What is needed → Search the records below for the word "joints" and show every line where it occurs.

[Object data in JSON]
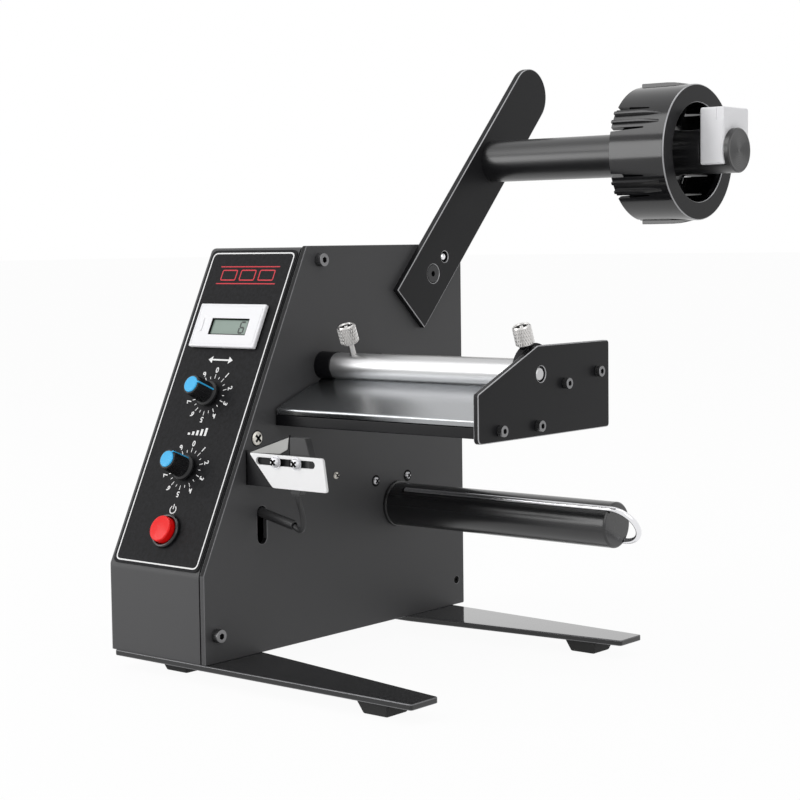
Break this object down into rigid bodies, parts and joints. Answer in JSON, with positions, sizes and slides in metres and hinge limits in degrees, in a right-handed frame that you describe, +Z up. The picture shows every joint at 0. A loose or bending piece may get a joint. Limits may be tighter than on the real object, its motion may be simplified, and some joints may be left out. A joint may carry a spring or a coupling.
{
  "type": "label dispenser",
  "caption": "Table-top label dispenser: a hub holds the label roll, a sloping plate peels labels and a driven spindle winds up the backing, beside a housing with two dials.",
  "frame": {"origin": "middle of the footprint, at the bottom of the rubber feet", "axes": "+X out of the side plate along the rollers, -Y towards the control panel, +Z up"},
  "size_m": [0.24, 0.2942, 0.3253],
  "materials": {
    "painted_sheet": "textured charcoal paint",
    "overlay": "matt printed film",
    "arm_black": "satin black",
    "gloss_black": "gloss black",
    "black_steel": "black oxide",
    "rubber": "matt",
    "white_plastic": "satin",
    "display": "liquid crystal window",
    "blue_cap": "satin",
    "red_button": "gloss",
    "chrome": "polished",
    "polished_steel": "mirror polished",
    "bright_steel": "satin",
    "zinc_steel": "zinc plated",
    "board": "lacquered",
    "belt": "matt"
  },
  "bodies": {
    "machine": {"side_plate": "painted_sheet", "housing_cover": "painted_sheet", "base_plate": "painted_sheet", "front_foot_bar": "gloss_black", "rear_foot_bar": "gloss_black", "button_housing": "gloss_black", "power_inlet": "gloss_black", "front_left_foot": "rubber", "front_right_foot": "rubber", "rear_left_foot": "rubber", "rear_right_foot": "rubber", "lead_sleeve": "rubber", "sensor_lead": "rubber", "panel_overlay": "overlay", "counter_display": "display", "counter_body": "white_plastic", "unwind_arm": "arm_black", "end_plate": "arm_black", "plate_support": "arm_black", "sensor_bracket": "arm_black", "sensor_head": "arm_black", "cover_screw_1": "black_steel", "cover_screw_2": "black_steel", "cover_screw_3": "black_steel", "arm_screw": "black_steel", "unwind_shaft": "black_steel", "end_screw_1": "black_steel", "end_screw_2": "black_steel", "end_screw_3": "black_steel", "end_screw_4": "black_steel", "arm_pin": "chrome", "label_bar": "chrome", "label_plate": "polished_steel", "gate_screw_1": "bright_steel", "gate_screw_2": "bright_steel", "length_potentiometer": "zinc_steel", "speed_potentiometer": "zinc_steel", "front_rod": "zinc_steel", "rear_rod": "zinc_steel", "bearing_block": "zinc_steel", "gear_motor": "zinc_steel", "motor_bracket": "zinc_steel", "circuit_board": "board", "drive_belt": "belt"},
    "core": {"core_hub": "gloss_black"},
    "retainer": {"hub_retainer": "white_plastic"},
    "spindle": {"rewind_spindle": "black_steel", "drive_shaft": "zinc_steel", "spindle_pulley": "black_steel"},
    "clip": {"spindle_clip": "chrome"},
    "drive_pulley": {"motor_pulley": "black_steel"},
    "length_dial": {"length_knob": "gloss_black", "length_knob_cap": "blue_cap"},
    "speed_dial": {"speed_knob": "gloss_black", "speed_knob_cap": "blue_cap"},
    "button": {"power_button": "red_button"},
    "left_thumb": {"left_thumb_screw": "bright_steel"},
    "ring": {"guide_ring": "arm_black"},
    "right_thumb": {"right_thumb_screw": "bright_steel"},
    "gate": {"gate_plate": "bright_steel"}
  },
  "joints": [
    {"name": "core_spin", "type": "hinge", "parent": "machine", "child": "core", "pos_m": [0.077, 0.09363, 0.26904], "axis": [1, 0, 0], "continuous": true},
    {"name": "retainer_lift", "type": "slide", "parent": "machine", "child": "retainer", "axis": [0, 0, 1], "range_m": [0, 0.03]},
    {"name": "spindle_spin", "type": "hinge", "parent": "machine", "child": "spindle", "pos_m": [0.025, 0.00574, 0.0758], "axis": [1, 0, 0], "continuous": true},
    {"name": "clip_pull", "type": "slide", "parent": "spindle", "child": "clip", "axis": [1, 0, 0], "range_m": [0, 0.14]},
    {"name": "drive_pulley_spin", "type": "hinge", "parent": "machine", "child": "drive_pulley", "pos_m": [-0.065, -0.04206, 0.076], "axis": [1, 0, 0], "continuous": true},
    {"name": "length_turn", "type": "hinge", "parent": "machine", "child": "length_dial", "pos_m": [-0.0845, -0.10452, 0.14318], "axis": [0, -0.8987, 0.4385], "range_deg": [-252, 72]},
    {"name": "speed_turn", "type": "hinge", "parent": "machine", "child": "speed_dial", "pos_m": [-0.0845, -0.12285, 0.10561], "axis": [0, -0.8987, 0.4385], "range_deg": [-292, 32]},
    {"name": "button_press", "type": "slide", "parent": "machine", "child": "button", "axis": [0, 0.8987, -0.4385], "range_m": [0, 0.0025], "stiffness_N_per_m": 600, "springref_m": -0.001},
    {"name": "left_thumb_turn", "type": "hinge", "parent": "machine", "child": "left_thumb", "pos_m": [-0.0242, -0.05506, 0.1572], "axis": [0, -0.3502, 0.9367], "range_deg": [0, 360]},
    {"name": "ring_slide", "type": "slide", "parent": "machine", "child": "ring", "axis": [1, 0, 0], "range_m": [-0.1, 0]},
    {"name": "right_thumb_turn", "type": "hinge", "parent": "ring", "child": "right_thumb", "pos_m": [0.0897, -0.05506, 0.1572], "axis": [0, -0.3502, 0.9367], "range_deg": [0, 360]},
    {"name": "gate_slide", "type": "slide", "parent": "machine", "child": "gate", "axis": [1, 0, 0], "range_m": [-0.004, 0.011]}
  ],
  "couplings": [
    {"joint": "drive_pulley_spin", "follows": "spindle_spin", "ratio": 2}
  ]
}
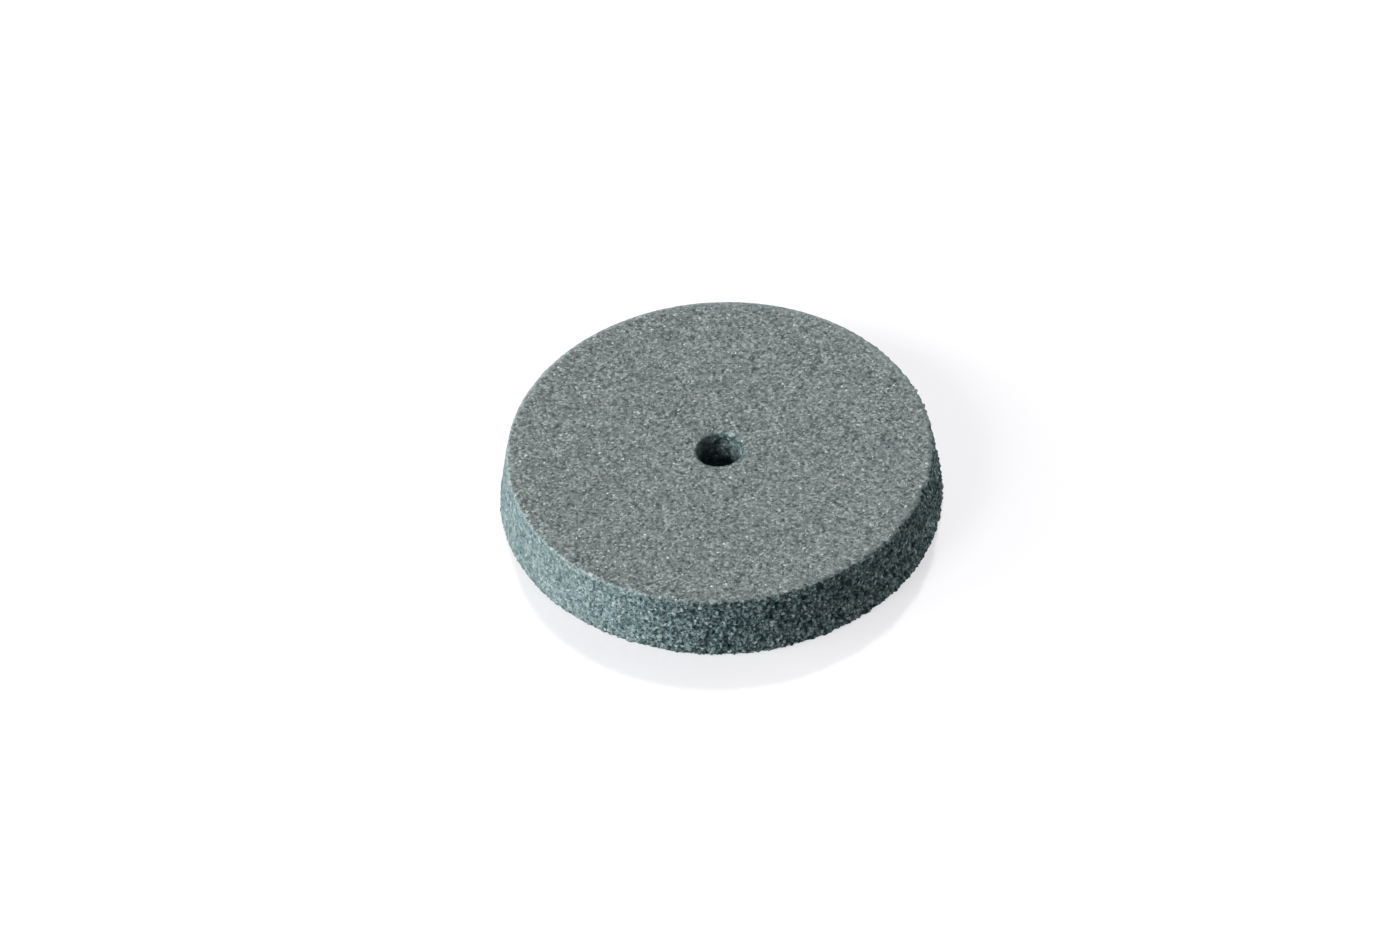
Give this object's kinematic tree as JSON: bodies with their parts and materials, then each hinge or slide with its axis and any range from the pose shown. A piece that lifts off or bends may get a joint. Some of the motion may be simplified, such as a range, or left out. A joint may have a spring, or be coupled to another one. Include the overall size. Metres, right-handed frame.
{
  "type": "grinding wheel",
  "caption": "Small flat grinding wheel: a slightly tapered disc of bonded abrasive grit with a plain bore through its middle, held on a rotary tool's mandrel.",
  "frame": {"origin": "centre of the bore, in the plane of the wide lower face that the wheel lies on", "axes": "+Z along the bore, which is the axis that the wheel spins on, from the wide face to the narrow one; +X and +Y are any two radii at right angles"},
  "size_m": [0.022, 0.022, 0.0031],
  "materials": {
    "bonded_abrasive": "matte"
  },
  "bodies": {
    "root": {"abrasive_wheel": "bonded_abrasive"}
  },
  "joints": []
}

Result of the task →
Break this object down into rigid bodies, parts and joints. Answer in JSON, with positions, sizes and slides in metres and hinge limits in degrees, in a right-handed frame that you describe, +Z up. The picture shows every joint at 0. A loose or bending piece may get a joint. Limits may be tighter than on the real object, its motion may be simplified, and some joints may be left out. A joint may carry a spring or a coupling.
  "joints": [
  "joints": []